Hey, so I just started viewing your videos along with picking up blender. Your tutorials are extremely helpful, and have taught me lots of both tricks and fundamentals for just starting out. While I know, seeing the videos you have people in the comments asking for functions such as “how do I do ‘X’” or “can I do ‘Z’ in blender?” and it can get frustrating, I have had a little difficulty with creating models myself, and I cant really point it to a specific feature in Blender that you haven’t covered. In truthfulness, I notice a lot of Users of blender make everything (pretty much like in this video) with solid cubes, or just a general shape and build upon it. I viewed a video by the name of “How to 3D model anything” by On Mars 3D, where he essentially used curves to fully create a model, bound the curves together to make a rough shape, finished up the rough shape, then fully sketched and modeled out the rest of his model. My question is kind of a two parter, but the first part is: Do you have to decide if you are going to make a model that it has to be either solely out of shapes (or the way he did it in his video) for simplicity sake, and if I were to use his methodology to quickly make a model, how would I do so in Blender? Because to be completely honest, his method of teaching modeling as a whole has helped me, while your videos have made me understand Blender as a whole-especially topography-and I am at a point almost as if, if I had a tutorial like his on blender with your explanation factors, it would be perfect for me to understand. Do you get what I am saying? I dunno I just kind of kept writing down whatever was coming to mind so it may have been a little bit convoluted or something along those lines. It’s just that last point pretty much was what I was leading up to, where his video on describing modeling things and your methods of teaching would make a perfect video, especially if the modeling software used was blender.
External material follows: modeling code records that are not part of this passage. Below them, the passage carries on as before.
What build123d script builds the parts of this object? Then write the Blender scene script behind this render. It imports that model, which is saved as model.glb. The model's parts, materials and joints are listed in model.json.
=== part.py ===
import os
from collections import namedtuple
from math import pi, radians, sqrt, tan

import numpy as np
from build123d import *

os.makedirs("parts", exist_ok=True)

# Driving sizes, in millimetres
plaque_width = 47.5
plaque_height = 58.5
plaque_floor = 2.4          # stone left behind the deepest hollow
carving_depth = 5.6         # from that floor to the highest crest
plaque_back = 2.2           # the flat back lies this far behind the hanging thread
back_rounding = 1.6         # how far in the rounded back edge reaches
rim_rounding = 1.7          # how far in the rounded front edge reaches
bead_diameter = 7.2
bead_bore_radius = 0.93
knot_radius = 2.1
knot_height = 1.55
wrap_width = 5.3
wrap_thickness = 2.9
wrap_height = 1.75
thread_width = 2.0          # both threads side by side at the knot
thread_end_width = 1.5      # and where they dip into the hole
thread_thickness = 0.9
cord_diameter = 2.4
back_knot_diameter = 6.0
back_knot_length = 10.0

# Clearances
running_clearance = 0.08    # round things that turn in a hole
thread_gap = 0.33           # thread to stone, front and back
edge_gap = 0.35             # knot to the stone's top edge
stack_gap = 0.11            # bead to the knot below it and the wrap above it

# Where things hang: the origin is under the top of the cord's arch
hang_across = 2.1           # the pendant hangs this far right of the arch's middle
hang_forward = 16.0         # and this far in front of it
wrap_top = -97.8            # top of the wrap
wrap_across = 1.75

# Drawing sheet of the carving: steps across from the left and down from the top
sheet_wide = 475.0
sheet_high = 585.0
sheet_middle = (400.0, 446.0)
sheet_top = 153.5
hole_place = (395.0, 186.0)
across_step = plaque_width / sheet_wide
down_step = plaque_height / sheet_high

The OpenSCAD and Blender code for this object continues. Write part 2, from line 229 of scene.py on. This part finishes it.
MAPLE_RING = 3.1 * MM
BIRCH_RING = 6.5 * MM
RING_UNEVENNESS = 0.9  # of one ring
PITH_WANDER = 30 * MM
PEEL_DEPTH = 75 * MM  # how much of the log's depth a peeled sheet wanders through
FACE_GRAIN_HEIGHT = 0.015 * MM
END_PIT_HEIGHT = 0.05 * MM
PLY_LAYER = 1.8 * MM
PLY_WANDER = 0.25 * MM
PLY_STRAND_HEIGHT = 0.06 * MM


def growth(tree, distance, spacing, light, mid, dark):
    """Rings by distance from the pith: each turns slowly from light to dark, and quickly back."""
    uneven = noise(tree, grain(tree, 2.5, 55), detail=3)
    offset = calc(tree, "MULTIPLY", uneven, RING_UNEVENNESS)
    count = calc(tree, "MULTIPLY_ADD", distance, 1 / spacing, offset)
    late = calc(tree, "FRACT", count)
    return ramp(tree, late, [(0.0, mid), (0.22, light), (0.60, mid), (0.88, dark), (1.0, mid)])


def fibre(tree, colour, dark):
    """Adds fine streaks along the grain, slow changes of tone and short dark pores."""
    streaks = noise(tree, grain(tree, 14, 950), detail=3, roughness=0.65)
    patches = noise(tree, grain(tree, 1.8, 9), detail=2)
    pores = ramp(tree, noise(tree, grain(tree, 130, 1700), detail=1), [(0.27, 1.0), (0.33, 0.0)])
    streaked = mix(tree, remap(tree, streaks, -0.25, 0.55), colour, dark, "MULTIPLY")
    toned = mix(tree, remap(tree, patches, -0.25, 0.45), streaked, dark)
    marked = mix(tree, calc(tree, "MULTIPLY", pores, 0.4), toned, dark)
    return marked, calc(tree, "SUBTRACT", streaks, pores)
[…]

after doing the poly work add a 2 face bevel then mesh smooth and youll then remesh smooth cor dec etc. that way you influence the edges even more to be smoother. i think its important for people to know this method becuase its pretty easy to get complex hi polys without alot of bs....good job. i wish the quad remesh knew blender has face sets now....that would make it much easier to work with
Can you explain a bit more? Adding a bevel before the remesh changes nothing (at least if its a tight 2-face bevel, as I assume you mean?). While I use the remesh+smooth+decimate workflow a lot myself, I never looked into "smooth corrective" either. It seems "smooth corrective" with "only smooth" ticked behaves the same as a normal smooth with factor set to 1.0. What is a bevel + "mesh smooth"? And does the visual smoothing (shade smooth/autosmooth) play a role in corrective smooth or such?
I recommend using Subdivision my difier before Remesher (value of 2 is mostly enough). This helps to smooth all that curvy areas, esoecially if you use 32 sides cylinders.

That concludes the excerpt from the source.